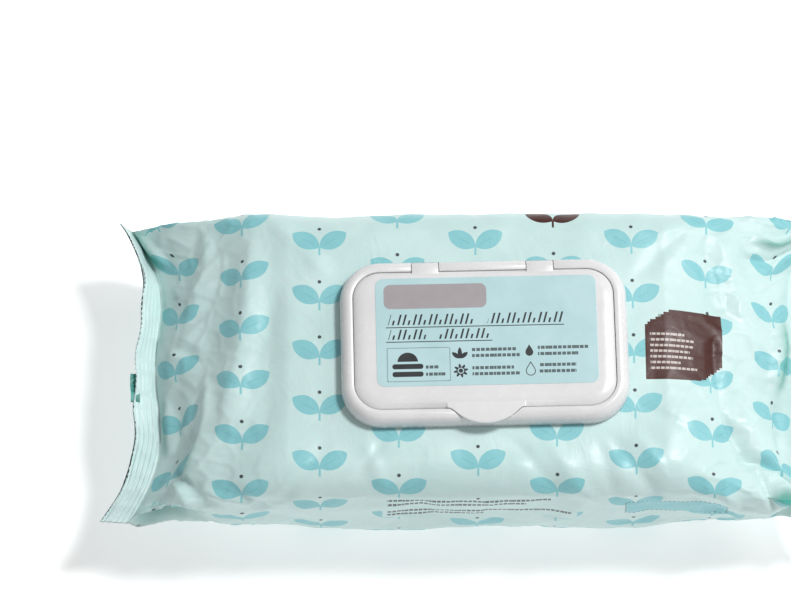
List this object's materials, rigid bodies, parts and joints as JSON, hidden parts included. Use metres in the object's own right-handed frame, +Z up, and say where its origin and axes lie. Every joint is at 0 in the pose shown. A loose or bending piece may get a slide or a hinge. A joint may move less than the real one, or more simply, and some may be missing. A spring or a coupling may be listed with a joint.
{
  "type": "wet wipes pack",
  "caption": "Sealed flow-wrap film pouch of folded wet wipes with ribbed end seals and a glued-on white flip-top lid that closes its dispensing slot.",
  "frame": {"origin": "on the ground under the middle of the pouch", "axes": "+X along the pouch, +Y towards the lid's hinge, +Z up"},
  "size_m": [0.24, 0.106, 0.0635],
  "materials": {
    "film": "soft satin printed film",
    "glue": "clouded hot-melt glue",
    "peel_film": "glossy peel-off film",
    "white_plastic": "moulded, satin gloss",
    "label": "satin printed label"
  },
  "bodies": {
    "pack": {"film_pack": "film", "adhesive_ring": "glue", "peel_seal": "peel_film", "lid_base": "white_plastic"},
    "flip_lid": {"lid": "white_plastic", "lid_label": "label"}
  },
  "joints": [
    {"name": "lid_hinge", "type": "hinge", "parent": "pack", "child": "flip_lid", "pos_m": [0.0025, 0.0276, 0.0625], "axis": [-1, 0, 0], "range_deg": [0, 180]}
  ]
}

# # #

- Work required -
Repeat the material word for word, in full.

- Output of the exercise -
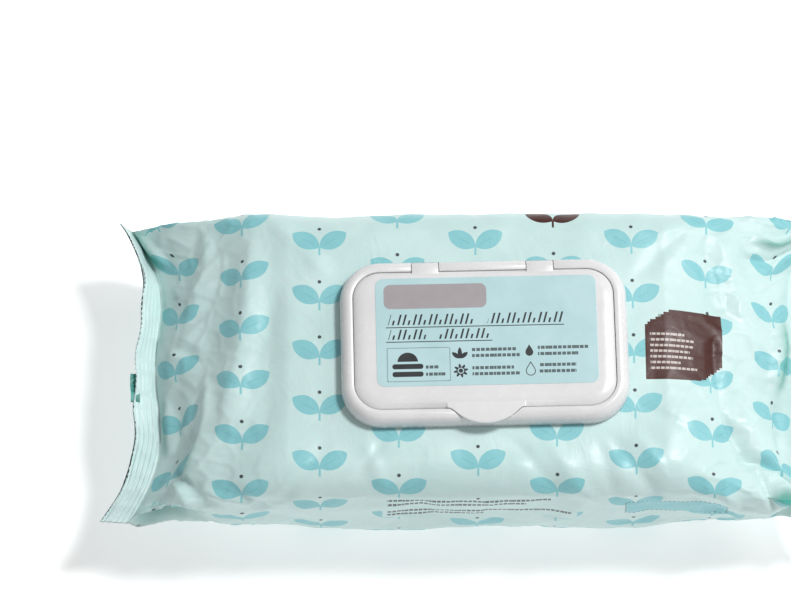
List this object's materials, rigid bodies, parts and joints as JSON, hidden parts included. Use metres in the object's own right-handed frame, +Z up, and say where its origin and axes lie. Every joint is at 0 in the pose shown. A loose or bending piece may get a slide or a hinge. A joint may move less than the real one, or more simply, and some may be missing. A spring or a coupling may be listed with a joint.
{
  "type": "wet wipes pack",
  "caption": "Sealed flow-wrap film pouch of folded wet wipes with ribbed end seals and a glued-on white flip-top lid that closes its dispensing slot.",
  "frame": {"origin": "on the ground under the middle of the pouch", "axes": "+X along the pouch, +Y towards the lid's hinge, +Z up"},
  "size_m": [0.24, 0.106, 0.0635],
  "materials": {
    "film": "soft satin printed film",
    "glue": "clouded hot-melt glue",
    "peel_film": "glossy peel-off film",
    "white_plastic": "moulded, satin gloss",
    "label": "satin printed label"
  },
  "bodies": {
    "pack": {"film_pack": "film", "adhesive_ring": "glue", "peel_seal": "peel_film", "lid_base": "white_plastic"},
    "flip_lid": {"lid": "white_plastic", "lid_label": "label"}
  },
  "joints": [
    {"name": "lid_hinge", "type": "hinge", "parent": "pack", "child": "flip_lid", "pos_m": [0.0025, 0.0276, 0.0625], "axis": [-1, 0, 0], "range_deg": [0, 180]}
  ]
}